執事のダンドリ手帳/新井直之
海外からバカンスで来日されたお客様を数週間お世話させて頂いた時のことです。
滞在最終日、空港に向かう1時間前にふと「お土産にカルピスウォーターが欲しいんだ。500本くらい用意できないかな?」と、お客様がおっしゃいました。
富豪と呼ばれるようなお客様になると、お付き合いされる方々も普通の人ではありません。ですので、大抵の日本のお土産などすでにご存知なのです。
そのため、かえってカルピスウォーターのような飲み物や駄菓子などの「日本に行かないと買えないちょっとしたもの」がお土産に喜ばれるのだと言います。

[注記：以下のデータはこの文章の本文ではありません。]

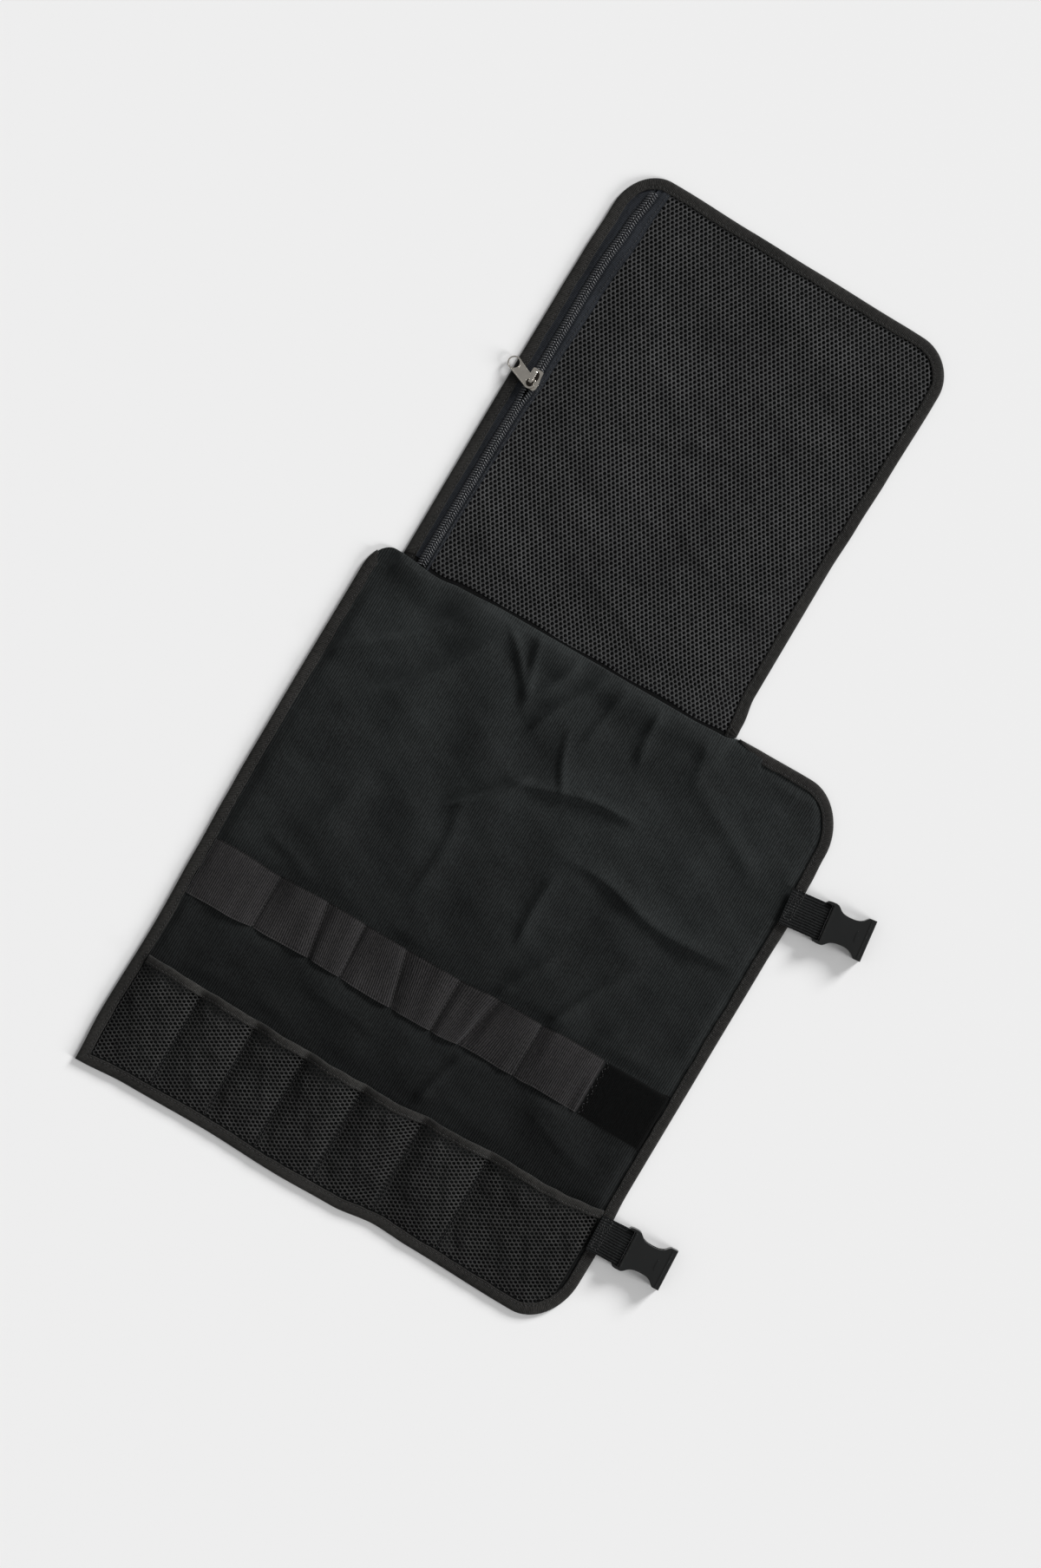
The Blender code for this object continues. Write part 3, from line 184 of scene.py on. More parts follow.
# Folds of the cloth in millimetres of the row frame: x and y of each end, half width, height, and
# how much sharper its far side is
FOLDS = (
    (-146, 60, -244, -40, 13, 2.4, 0.5),
    (-116, 56, -208, -66, 12, 2.2, 0.6),
    (-126, 52, -88, 2, 6, 1.5, 0.5),
    (-104, 56, -84, 12, 6, 1.3, 0.5),
    (-68, 56, -84, 12, 7, 1.6, 0.6),
    (-42, 56, -68, -10, 8, 1.9, 0.5),
    (-14, 54, -30, 4, 9, 1.2, 0.7),
    (16, 56, 22, 10, 8, 1.4, 0.6),
    (58, 52, 70, 18, 9, 0.9, 0.7),
    (-56, -50, -96, -102, 9, 2.6, 0.35),
    (-58, -52, 32, -37, 8, 2.0, 0.4),
    (-40, 0, -22, -46, 5, 1.2, 0.4),
    (-88, -100, -84, -176, 13, 1.6, 0.6),
    (26, -92, 158, -103, 12, 2.2, 0.4),
    (10, -112, 9, -168, 9, 1.5, 0.5),
    (40, -166, 18, -222, 9, 1.5, 0.5),
    (104, -152, 60, -222, 10, 1.8, 0.5),
    (124, -196, 100, -222, 7, 1.1, 0.5),
    (-214, -196, -176, -212, 9, 0.9, 0.7),
    (22, -272, 3, -334, 8, 1.3, 0.5),
    (-170, -120, -196, -190, 14, 1.0, 0.8),
    (80, 20, 150, -30, 18, 1.2, 0.8),
    (-120, -290, -60, -300, 9, 0.8, 0.7),
    (90, -290, 150, -302, 10, 0.9, 0.7),
)
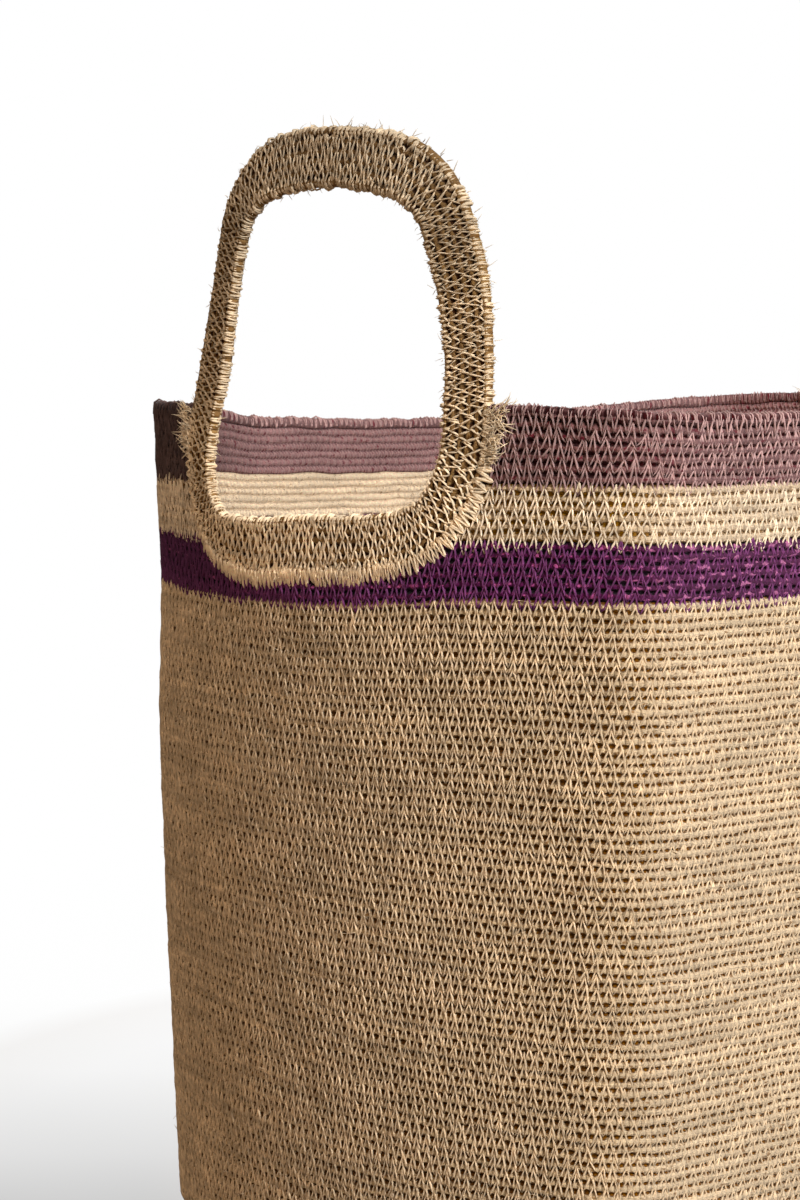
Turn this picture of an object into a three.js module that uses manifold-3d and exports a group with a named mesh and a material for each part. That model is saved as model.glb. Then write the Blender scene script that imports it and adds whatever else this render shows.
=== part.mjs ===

とは言え、出発の準備もあるので今から調達に出かけることができません。
しかも、家を出れば空港までたったの2時間。
いったい、どうすればいいのか?
そんな時にダンドリの力が発揮されます。
英国の映画を見ていると、貴族やお金持ちの家に執事という職務の人たちが登場することがよくある。
ただ、日本人にとって執事という仕事はなじみが薄い。
執事は具体的にどんな仕事をしているのかと言うと、基本的には何でも屋だと言ってよい。
世間で「お金持ち」と言われるような人たちの要望に最大限応えることが執事の仕事である。
本書はそのノウハウをまとめたものだが、普通の仕事をする人たちにも参考になることは多い。
例えば、上司から無理な仕事を命じられるということはよくあること。
組織の中で働いている者の宿命で、無謀な業務命令であっても、結果を出さなければならない。
ここでは、著者が「お土産にカルピスウォーター500本くらい用意できないか」と言われた時の例が載っている。
このとき、著者がまず考えたのは、「どこでなら、最も効率よく買うことができるだろうか?」ということ。
すると、まずはスーパーやコンビニなどに商品を卸している問屋さんが一番だろうということになる。
そこでいくつかの卸業者に電話をかけてみるが、「個人のお客様にはお売りできません」と断られる。
そこで、2つ目の案。
「卸業者以外で、大量に仕入れる店を見つける」。
在庫を比較的大量に持っていて、個人でも買うことができる場所ということで思いついたのが「ドン・キホーテ」。
さっそく電話したところ、在庫が足りない。
残った3つ目の選択肢は「空港までの道の途中で買い集める」というもの。
空港までの道のりで、立ち寄れそうなコンビニをリストアップし、コンビニに寄るたび、10~20本くらいを買い集めながら、何とか「500本」の収集に成功したとのこと。
ここで言っていることは、上司やお客様から無謀とも思えるような要求をされたとき、パニックに陥らないで、対策をいくつか考え、優先順位をつけ、順番に実行すればよいということ。
多くの人はこうした場面に出会うと慌ててしまう。
「急にカルピスウォーター500本なんて無理だ」と、ここで思考がストップしてしまう。
あるいは、「そうだ! コンビニならあるかもしれない」と思いついた瞬間に、それがベストの策だと思い込んでしまう。
その作戦が失敗したら、万策尽きてパニックに陥ってしまう。
重要なのは、トラブルが起きた時に急いで動こうとするのではなく、非常事態だからこそ落ち着いて一呼吸置くこと。
そして、対策をいくつか考えてみて、順次実行していくこと。
そうすれば、問題を解決することができる。
言われて見ればその通りだが、実際にその場面に遭遇するとパニクってしまう人が多いのではないだろうか。